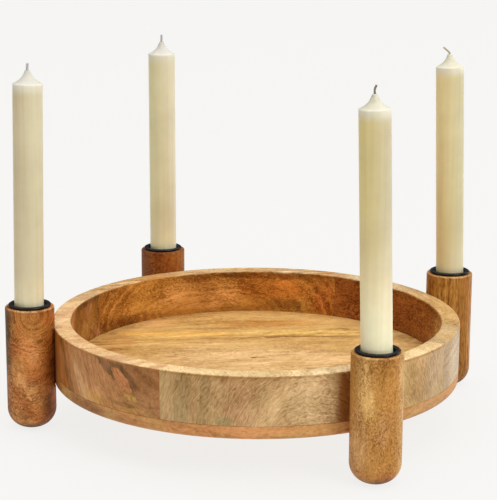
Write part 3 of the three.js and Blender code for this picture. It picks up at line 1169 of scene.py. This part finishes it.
# %% The marks on the walls of the rim
RIM_MARKS = {
    "left": [
        mark((-173, 58), (8, 60), (112, 60, 24), 0.8, soft=0.4),
        mark((-159, 58), (7, 50), (172, 98, 12), 0.9, slant=-0.06),
        mark((-155, 60), (1.8, 50), (112, 68, 6), 0.9, slant=-0.2, ragged=1.2),
        mark((-141, 58), (8, 40), (198, 138, 82), 0.7, slant=-0.2),
        mark((-144.6, 48), (2.6, 17), (216, 170, 118), 0.9, slant=-0.26, ragged=0.6),
        mark((-137, 46), (8, 12), (230, 168, 103), 0.7, slant=-0.5, soft=0.6),
        mark((-133, 44), (9, 4), (204, 152, 66), 0.7, slant=-0.5, soft=0.6, ragged=1.6),
        mark((-135.5, 64), (5, 14), (196, 134, 82), 0.6, slant=-0.5),
        mark((-119, 63), (11, 34), (156, 104, 58), 1, slant=-0.5, soft=0.08, ragged=0.6),
        mark((-120, 49), (5, 10), (184, 132, 82), 0.7, soft=0.6),
        mark((-131, 70), (4.6, 12), (114, 80, 42), 1, slant=-0.5, soft=0.12, ragged=0.8),
        mark((-128.4, 63.5), (2.2, 8.5), (208, 136, 82), 1, slant=-0.3, soft=0.1, ragged=0.8),
        mark((-126, 52.5), (2, 2.6), (206, 160, 80), 0.9, slant=-0.3, soft=0.3, ragged=1.2),
        mark((-128, 46), (4, 1.5), (112, 80, 40), 0.6, ragged=2),
        mark((163, 60), (13, 70), (146, 94, 34), 1, soft=0.2),
        mark((160, 75), (10, 3.4), (84, 46, 16), 0.75, soft=0.6, ragged=1.6),
        mark((161, 52), (6, 8), (184, 130, 62), 0.7, soft=0.6, ragged=1.4),
        mark((172, 44), (5, 8), (228, 182, 122), 0.8, soft=0.6),
    ],
    "front": [
        mark((-94, 60), (5, 30), (206, 158, 112), 0.5),
        mark((-110.5, 58), (2.2, 40), (158, 136, 90), 0.5, slant=0.02),
        mark((-104.5, 58), (1.3, 40), (148, 122, 74), 0.5, slant=0.04),
        mark((-99, 76), (17, 3), (168, 124, 64), 0.5, soft=0.6, ragged=1.6),
        mark((-86, 58), (2.6, 30), (216, 176, 122), 0.6, slant=0.25),
        mark((-76, 58), (7, 19), (228, 190, 140), 0.9),
        mark((-67.7, 58), (2.4, 60), (152, 94, 42), 1, soft=0.7, ragged=0.1),
        mark((-99.5, 44), (2.5, 3), (142, 132, 84), 0.5),
        mark((-47, 60), (3, 30), (182, 148, 88), 0.5),
        mark((-34, 56), (6, 24), (196, 167, 131), 0.8),
    ],
    "back": [
        mark((108, 58), (15, 13), (222, 158, 88), 0.7, ragged=2.0),
        mark((82, 77), (32, 6), (118, 74, 24), 0.9, soft=0.5, ragged=2.0),
        mark((147, 58), (9, 20), (164, 98, 32), 0.6, ragged=2.0),
        mark((146, 74), (9, 6), (128, 74, 22), 0.7, soft=0.6, ragged=2.0),
        mark((141, 62), (7, 20), (208, 144, 66), 0.6, soft=0.6, ragged=1.4),
        mark((144, 45), (19, 6), (118, 64, 18), 0.8, soft=0.5, ragged=2.4),
        mark((104, 44), (26, 3), (140, 86, 30), 0.6, soft=0.5, ragged=2.4),
        mark((83, 63), (11, 10), (216, 130, 54), 0.8, soft=0.5, ragged=2.0),
        mark((84, 73), (9, 3), (128, 72, 24), 0.8, slant=1.2, soft=0.4, ragged=2.4),
        mark((79, 49), (6, 3.6), (118, 74, 32), 0.8, soft=0.6, ragged=3.0),
        mark((64.6, 56), (4.6, 16), (198, 116, 54), 0.8, soft=0.3, ragged=1.8),
        mark((63.3, 53), (0.8, 1.4), (84, 36, 12), 0.8, ragged=1.4),
    ],
    "right": [
        mark((0, 66), (9, 18), (204, 156, 88), 1, soft=0.5),
        mark((17, 58), (9, 20), (180, 114, 50), 0.7, soft=0.6, ragged=2.0),
        mark((9, 45), (5, 8), (222, 174, 116), 0.7, soft=0.6),
    ],
}
print("marks on the rim:", {quarter: len(marks) for quarter, marks in RIM_MARKS.items()})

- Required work
Extract all of the material exactly as it is written.

- Response to the task
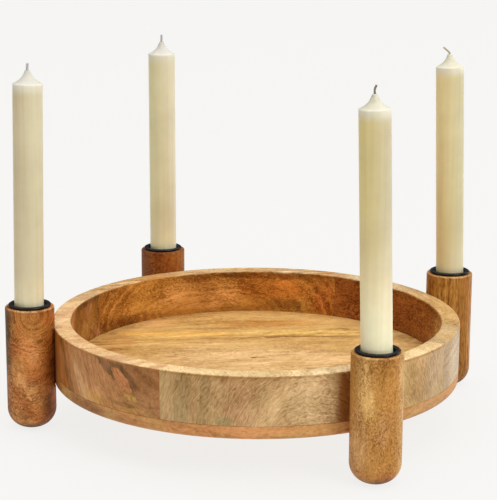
Write part 3 of the three.js and Blender code for this picture. It picks up at line 1169 of scene.py. This part finishes it.
# %% The marks on the walls of the rim
RIM_MARKS = {
    "left": [
        mark((-173, 58), (8, 60), (112, 60, 24), 0.8, soft=0.4),
        mark((-159, 58), (7, 50), (172, 98, 12), 0.9, slant=-0.06),
        mark((-155, 60), (1.8, 50), (112, 68, 6), 0.9, slant=-0.2, ragged=1.2),
        mark((-141, 58), (8, 40), (198, 138, 82), 0.7, slant=-0.2),
        mark((-144.6, 48), (2.6, 17), (216, 170, 118), 0.9, slant=-0.26, ragged=0.6),
        mark((-137, 46), (8, 12), (230, 168, 103), 0.7, slant=-0.5, soft=0.6),
        mark((-133, 44), (9, 4), (204, 152, 66), 0.7, slant=-0.5, soft=0.6, ragged=1.6),
        mark((-135.5, 64), (5, 14), (196, 134, 82), 0.6, slant=-0.5),
        mark((-119, 63), (11, 34), (156, 104, 58), 1, slant=-0.5, soft=0.08, ragged=0.6),
        mark((-120, 49), (5, 10), (184, 132, 82), 0.7, soft=0.6),
        mark((-131, 70), (4.6, 12), (114, 80, 42), 1, slant=-0.5, soft=0.12, ragged=0.8),
        mark((-128.4, 63.5), (2.2, 8.5), (208, 136, 82), 1, slant=-0.3, soft=0.1, ragged=0.8),
        mark((-126, 52.5), (2, 2.6), (206, 160, 80), 0.9, slant=-0.3, soft=0.3, ragged=1.2),
        mark((-128, 46), (4, 1.5), (112, 80, 40), 0.6, ragged=2),
        mark((163, 60), (13, 70), (146, 94, 34), 1, soft=0.2),
        mark((160, 75), (10, 3.4), (84, 46, 16), 0.75, soft=0.6, ragged=1.6),
        mark((161, 52), (6, 8), (184, 130, 62), 0.7, soft=0.6, ragged=1.4),
        mark((172, 44), (5, 8), (228, 182, 122), 0.8, soft=0.6),
    ],
    "front": [
        mark((-94, 60), (5, 30), (206, 158, 112), 0.5),
        mark((-110.5, 58), (2.2, 40), (158, 136, 90), 0.5, slant=0.02),
        mark((-104.5, 58), (1.3, 40), (148, 122, 74), 0.5, slant=0.04),
        mark((-99, 76), (17, 3), (168, 124, 64), 0.5, soft=0.6, ragged=1.6),
        mark((-86, 58), (2.6, 30), (216, 176, 122), 0.6, slant=0.25),
        mark((-76, 58), (7, 19), (228, 190, 140), 0.9),
        mark((-67.7, 58), (2.4, 60), (152, 94, 42), 1, soft=0.7, ragged=0.1),
        mark((-99.5, 44), (2.5, 3), (142, 132, 84), 0.5),
        mark((-47, 60), (3, 30), (182, 148, 88), 0.5),
        mark((-34, 56), (6, 24), (196, 167, 131), 0.8),
    ],
    "back": [
        mark((108, 58), (15, 13), (222, 158, 88), 0.7, ragged=2.0),
        mark((82, 77), (32, 6), (118, 74, 24), 0.9, soft=0.5, ragged=2.0),
        mark((147, 58), (9, 20), (164, 98, 32), 0.6, ragged=2.0),
        mark((146, 74), (9, 6), (128, 74, 22), 0.7, soft=0.6, ragged=2.0),
        mark((141, 62), (7, 20), (208, 144, 66), 0.6, soft=0.6, ragged=1.4),
        mark((144, 45), (19, 6), (118, 64, 18), 0.8, soft=0.5, ragged=2.4),
        mark((104, 44), (26, 3), (140, 86, 30), 0.6, soft=0.5, ragged=2.4),
        mark((83, 63), (11, 10), (216, 130, 54), 0.8, soft=0.5, ragged=2.0),
        mark((84, 73), (9, 3), (128, 72, 24), 0.8, slant=1.2, soft=0.4, ragged=2.4),
        mark((79, 49), (6, 3.6), (118, 74, 32), 0.8, soft=0.6, ragged=3.0),
        mark((64.6, 56), (4.6, 16), (198, 116, 54), 0.8, soft=0.3, ragged=1.8),
        mark((63.3, 53), (0.8, 1.4), (84, 36, 12), 0.8, ragged=1.4),
    ],
    "right": [
        mark((0, 66), (9, 18), (204, 156, 88), 1, soft=0.5),
        mark((17, 58), (9, 20), (180, 114, 50), 0.7, soft=0.6, ragged=2.0),
        mark((9, 45), (5, 8), (222, 174, 116), 0.7, soft=0.6),
    ],
}
print("marks on the rim:", {quarter: len(marks) for quarter, marks in RIM_MARKS.items()})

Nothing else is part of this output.